La blogosphère cubaine
Parler de blogs made in Cuba nous emmène au-delà de la simple sphère virtuelle. On rejoint alors des dimensions politiques. Plus ou moins explicitement, la politique est un facteur omniprésent sur la blogosphère cubaine.
Quant au contenu, on en trouve de deux catégories générales : les blogs gouvernementalistes, alignés sur l’idéologie dominante et reproduisant les informations des médias d’État ainsi que les blogs « alternatifs », souhaitant s’affranchir de la pensée majoritaire.
Dans le premier groupe, on trouve des blogs de journalistes travaillant pour la presse officielle. Ces espaces sont contrôlés par l’État et répondent à un seul objectif : défendre la Révolution. Ils propagent l’idée d’une « cyber guerre » contre les institutions internationales en place. La propagande gouvernementale est leur principale source d’information.
L’autre groupe, composé de bloggeurs alternatifs, est davantage uniforme.

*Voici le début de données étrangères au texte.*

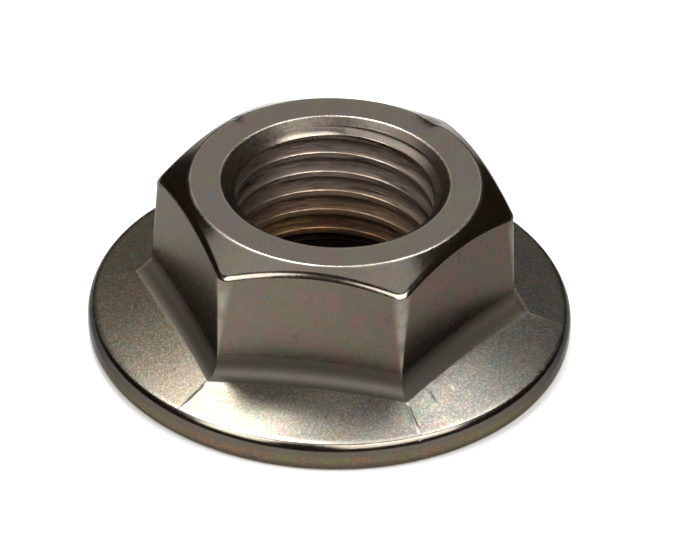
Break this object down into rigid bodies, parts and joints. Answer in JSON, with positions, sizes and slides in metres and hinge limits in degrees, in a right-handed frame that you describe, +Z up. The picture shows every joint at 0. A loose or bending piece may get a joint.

On y rencontre des voix libres et profondément différentes.
Un bref aperçu de la blogosphère cubaine nous conduit à analyser trois types de blogs.
Les blogs révolutionnaires, libertaires et dissidents
D’un côté, on voit apparaître des blogs tels que celui de la jeune journaliste Elaine Díaz, La polémica digital, ou celui du célèbre écrivain et cinéaste Eduardo del Llano. Ils regroupent des critiques contre le Gouvernement qui s’avèreraient impubliables dans la presse écrite. Cependant, ces posts ne remettent pas en cause la Révolution mais, au contraire, continuent à lui manifester un appui important.

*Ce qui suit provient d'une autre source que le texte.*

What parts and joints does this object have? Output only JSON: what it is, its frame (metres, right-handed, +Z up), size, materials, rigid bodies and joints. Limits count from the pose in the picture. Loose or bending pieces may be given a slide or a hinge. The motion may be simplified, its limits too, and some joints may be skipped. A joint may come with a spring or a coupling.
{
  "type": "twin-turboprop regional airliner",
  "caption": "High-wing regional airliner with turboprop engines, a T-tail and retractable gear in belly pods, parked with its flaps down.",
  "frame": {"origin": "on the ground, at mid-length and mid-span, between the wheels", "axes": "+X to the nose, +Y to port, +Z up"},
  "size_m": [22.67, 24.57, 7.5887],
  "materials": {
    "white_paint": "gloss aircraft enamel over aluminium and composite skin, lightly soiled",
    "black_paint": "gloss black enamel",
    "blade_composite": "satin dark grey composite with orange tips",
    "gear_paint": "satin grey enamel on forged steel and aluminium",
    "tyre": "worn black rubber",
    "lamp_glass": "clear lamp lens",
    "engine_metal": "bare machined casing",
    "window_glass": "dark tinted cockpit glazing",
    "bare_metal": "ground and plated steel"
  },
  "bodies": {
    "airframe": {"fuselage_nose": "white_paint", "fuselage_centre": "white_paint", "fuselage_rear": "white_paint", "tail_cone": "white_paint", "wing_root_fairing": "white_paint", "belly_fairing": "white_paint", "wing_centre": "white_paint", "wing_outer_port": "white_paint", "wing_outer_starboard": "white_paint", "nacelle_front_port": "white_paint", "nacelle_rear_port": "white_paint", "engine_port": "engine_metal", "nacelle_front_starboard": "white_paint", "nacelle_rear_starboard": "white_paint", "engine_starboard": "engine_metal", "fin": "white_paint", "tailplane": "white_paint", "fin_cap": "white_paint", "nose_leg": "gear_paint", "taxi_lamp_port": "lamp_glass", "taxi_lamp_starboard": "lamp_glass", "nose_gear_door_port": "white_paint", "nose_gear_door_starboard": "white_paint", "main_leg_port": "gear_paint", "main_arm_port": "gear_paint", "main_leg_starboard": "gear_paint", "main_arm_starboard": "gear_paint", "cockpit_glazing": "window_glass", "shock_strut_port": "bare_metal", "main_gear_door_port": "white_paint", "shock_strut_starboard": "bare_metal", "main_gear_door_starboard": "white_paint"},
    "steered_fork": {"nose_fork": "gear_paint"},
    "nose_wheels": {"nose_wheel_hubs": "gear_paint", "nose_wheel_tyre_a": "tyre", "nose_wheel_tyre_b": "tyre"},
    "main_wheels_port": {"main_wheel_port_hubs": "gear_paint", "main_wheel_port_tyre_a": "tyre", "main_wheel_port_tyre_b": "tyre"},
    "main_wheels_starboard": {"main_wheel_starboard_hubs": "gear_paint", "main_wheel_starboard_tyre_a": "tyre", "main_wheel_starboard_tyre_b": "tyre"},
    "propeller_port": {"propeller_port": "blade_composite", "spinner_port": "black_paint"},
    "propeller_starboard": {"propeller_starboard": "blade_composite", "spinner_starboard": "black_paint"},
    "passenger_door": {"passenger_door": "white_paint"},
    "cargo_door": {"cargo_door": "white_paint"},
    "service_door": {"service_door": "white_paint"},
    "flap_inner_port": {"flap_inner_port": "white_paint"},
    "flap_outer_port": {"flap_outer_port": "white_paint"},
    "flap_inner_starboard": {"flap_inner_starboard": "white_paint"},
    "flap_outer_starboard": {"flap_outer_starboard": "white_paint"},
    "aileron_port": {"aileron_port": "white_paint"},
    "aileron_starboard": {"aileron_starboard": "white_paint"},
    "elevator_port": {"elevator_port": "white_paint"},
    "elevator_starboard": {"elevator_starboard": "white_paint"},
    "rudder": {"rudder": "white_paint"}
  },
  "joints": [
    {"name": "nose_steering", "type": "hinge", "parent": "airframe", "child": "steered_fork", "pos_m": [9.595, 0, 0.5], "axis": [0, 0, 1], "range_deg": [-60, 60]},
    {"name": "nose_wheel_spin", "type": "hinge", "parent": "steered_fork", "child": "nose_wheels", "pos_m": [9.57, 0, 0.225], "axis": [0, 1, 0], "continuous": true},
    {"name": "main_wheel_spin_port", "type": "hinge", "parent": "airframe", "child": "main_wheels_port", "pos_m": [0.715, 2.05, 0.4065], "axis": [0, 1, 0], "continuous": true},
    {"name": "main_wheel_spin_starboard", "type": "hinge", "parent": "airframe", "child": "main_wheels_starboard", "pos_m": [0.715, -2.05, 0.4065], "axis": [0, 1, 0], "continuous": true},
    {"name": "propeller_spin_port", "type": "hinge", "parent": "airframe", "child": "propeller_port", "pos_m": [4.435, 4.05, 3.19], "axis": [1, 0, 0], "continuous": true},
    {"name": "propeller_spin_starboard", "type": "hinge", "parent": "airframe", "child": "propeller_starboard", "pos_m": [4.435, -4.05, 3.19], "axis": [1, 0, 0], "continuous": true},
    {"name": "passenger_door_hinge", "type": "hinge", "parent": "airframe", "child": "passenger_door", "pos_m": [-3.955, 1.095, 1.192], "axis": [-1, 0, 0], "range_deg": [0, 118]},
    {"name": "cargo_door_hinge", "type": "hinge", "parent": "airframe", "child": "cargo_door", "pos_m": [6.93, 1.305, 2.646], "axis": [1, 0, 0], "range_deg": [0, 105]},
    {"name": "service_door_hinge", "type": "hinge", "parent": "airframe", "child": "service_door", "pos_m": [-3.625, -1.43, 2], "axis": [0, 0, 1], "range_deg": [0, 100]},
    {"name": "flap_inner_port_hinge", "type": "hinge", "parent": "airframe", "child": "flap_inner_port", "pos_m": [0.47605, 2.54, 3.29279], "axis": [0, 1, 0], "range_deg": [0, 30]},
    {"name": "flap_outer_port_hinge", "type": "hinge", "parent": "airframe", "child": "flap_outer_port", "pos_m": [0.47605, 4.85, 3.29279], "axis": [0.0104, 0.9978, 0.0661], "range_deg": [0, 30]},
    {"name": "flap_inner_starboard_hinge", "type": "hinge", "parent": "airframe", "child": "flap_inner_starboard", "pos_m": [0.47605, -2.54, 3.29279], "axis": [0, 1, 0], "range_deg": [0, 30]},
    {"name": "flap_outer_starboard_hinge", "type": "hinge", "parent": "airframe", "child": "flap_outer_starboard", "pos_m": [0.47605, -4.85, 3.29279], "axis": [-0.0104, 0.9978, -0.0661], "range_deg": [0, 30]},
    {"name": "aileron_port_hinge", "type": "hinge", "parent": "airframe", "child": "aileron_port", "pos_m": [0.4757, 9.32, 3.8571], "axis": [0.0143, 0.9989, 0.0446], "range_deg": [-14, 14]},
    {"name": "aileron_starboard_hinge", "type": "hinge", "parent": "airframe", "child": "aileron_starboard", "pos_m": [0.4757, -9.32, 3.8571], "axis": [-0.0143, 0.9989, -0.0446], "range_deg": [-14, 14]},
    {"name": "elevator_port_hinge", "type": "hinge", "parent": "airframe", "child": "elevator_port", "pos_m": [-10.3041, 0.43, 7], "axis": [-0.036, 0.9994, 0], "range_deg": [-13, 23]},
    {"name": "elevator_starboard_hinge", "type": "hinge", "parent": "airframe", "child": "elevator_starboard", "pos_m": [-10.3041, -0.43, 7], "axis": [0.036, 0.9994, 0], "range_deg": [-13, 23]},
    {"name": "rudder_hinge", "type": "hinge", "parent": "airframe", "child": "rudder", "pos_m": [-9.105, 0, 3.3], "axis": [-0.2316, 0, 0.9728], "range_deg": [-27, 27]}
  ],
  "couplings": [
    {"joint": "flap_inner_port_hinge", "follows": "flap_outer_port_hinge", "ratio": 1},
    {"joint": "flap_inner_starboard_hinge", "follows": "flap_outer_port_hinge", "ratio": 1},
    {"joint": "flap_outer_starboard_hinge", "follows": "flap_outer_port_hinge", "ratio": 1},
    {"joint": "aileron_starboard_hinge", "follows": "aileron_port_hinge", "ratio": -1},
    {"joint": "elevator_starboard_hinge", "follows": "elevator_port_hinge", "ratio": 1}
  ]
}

D’autre part, on trouve plusieurs blogs associés à des plates-formes comme Havana Times et Observatorio Crítico. Ceux-ci réunissent l’opinion de jeunes historiens, philosophes, économistes et activistes sociaux. Les critiques oscillent entre utopisme et idéologie. Leur but n’est pas de défendre la Révolution à tout prix mais d’imposer un socialisme libertaire, concept démocratique radial.
Enfin, il existe également des blogs qui veulent dépasser les limites. Ce sont ceux de Reinaldo Escobar, Miriam Celaya, Laritza Diversent ou encore Dimas Castellanos. Les gouvernements les considèrent comme « contre-révolutionnaires » et « cyber-mercenaires » étant donné l’aide matérielle qu’ils reçoivent de l’étranger. Ce sont les successeurs de Yoani Sánchez.

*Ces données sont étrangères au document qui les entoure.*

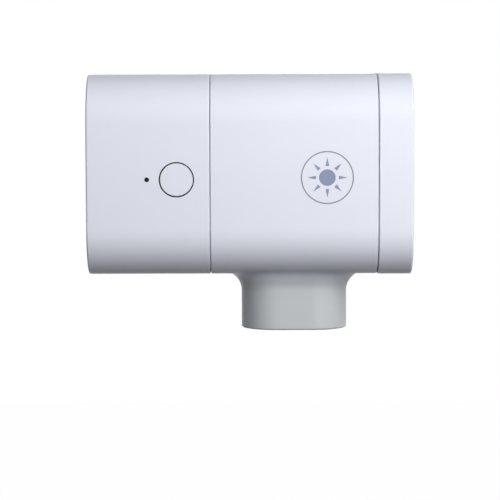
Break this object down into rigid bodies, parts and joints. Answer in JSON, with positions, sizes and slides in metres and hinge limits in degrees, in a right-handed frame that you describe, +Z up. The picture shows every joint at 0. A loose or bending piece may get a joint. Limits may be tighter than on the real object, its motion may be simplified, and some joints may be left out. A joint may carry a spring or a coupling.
{
  "type": "uv brush sterilizer",
  "caption": "Wall-hung ultraviolet sterilizer with a push button, an end cap and a neck on its underside that a brush hangs in.",
  "frame": {"origin": "on the wall, at the middle of the body's length and height, on the back of the adhesive pad", "axes": "+Z up, +Y into the wall, +X along the body towards the end cap"},
  "size_m": [0.083, 0.0443, 0.0662],
  "materials": {
    "shell": "satin silver-white",
    "button_cap": "satin silver-white",
    "lamp_lens": "dark tinted",
    "lamp_chip": "matt",
    "inner_plastic": "moulded",
    "switch_metal": "plain",
    "switch_plastic": "moulded",
    "circuit_board": "solder mask",
    "chip_black": "moulded",
    "steel_screw": "zinc plated",
    "battery_foil": "laminated foil",
    "soft_foam": "closed-cell foam",
    "port_metal": "plain",
    "soft_seal": "silicone",
    "throat_rubber": "silicone",
    "magnet_plate": "nickel plated",
    "lamp_board": "white solder mask",
    "quartz": "clear",
    "liner_metal": "bright",
    "plate_steel": "brushed",
    "adhesive_foam": "acrylic foam tape",
    "wire_red": "insulated wire",
    "wire_white": "insulated wire"
  },
  "bodies": {
    "wall_mount": {"adhesive_pad": "adhesive_foam", "wall_plate": "plate_steel"},
    "unit": {"battery_cell": "battery_foil", "battery_foam": "soft_foam", "battery_leads": "wire_red", "battery_tray": "inner_plastic", "bezel_screws": "steel_screw", "board_chips": "chip_black", "board_screws": "steel_screw", "bulkhead": "inner_plastic", "bulkhead_gasket": "soft_seal", "button_guide": "inner_plastic", "case_screws": "steel_screw", "chamber_housing": "shell", "charge_board": "circuit_board", "charge_board_screws": "steel_screw", "charge_leads": "wire_white", "charging_port": "port_metal", "control_housing": "shell", "cover_tab": "soft_seal", "lamp_board": "lamp_board", "lamp_diodes": "lamp_chip", "lamp_leads": "wire_white", "light_pipe": "lamp_lens", "liner_rings": "soft_foam", "magnet_caps": "inner_plastic", "magnets": "magnet_plate", "main_board": "circuit_board", "quartz_window": "quartz", "reflector_liner": "liner_metal", "status_lamp": "lamp_chip", "tactile_switch": "switch_metal", "throat_sleeve": "throat_rubber", "tray_screws": "steel_screw", "window_bezel": "inner_plastic", "window_seal": "soft_seal"},
    "button": {"power_button": "button_cap", "switch_plunger": "switch_plastic"},
    "cap": {"end_cap": "shell", "cap_seal": "soft_seal"},
    "port_flap": {"port_cover": "soft_seal"}
  },
  "joints": [
    {"name": "unit_release", "type": "slide", "parent": "wall_mount", "child": "unit", "axis": [0, -1, 0], "range_m": [0, 0.03]},
    {"name": "button_press", "type": "slide", "parent": "unit", "child": "button", "axis": [0, 1, 0], "range_m": [0, 0.0005], "stiffness_N_per_m": 500},
    {"name": "cap_pull", "type": "slide", "parent": "unit", "child": "cap", "axis": [1, 0, 0], "range_m": [0, 0.02]},
    {"name": "port_flap_hinge", "type": "hinge", "parent": "unit", "child": "port_flap", "pos_m": [-0.026, -0.02, -0.02515], "axis": [1, 0, 0], "range_deg": [0, 90]}
  ]
}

Cette jeune cubaine, pionnière dans la blogosphère locale, mérite d’être distinguée. Son blog, Generación Y, expose à merveille ce que pensent réellement les Cubains de leur pays. Yoani reçut plusieurs distinctions internationales (dont le prix de journalisme et de la liberté d’expression) et même l’honneur de figurer dans la liste des cent personnes les plus influentes éditée par le magazine britannique Time Magazine. Son activisme dissident est écouté et entendu.
Dans ses meilleures publications, Yoani Sánchez fait parler la voix de la rue. Elle capture ces histoires anonymes que les discours officiels censurent. Elle cherche la vérité dans les scènes du quotidien. Generación Y est le genre de blogs cubains qui pourra être lu dans l’avenir de la même façon qu’on lit un livre, reflétant une époque et faisant témoigner « la rue » en temps de crise.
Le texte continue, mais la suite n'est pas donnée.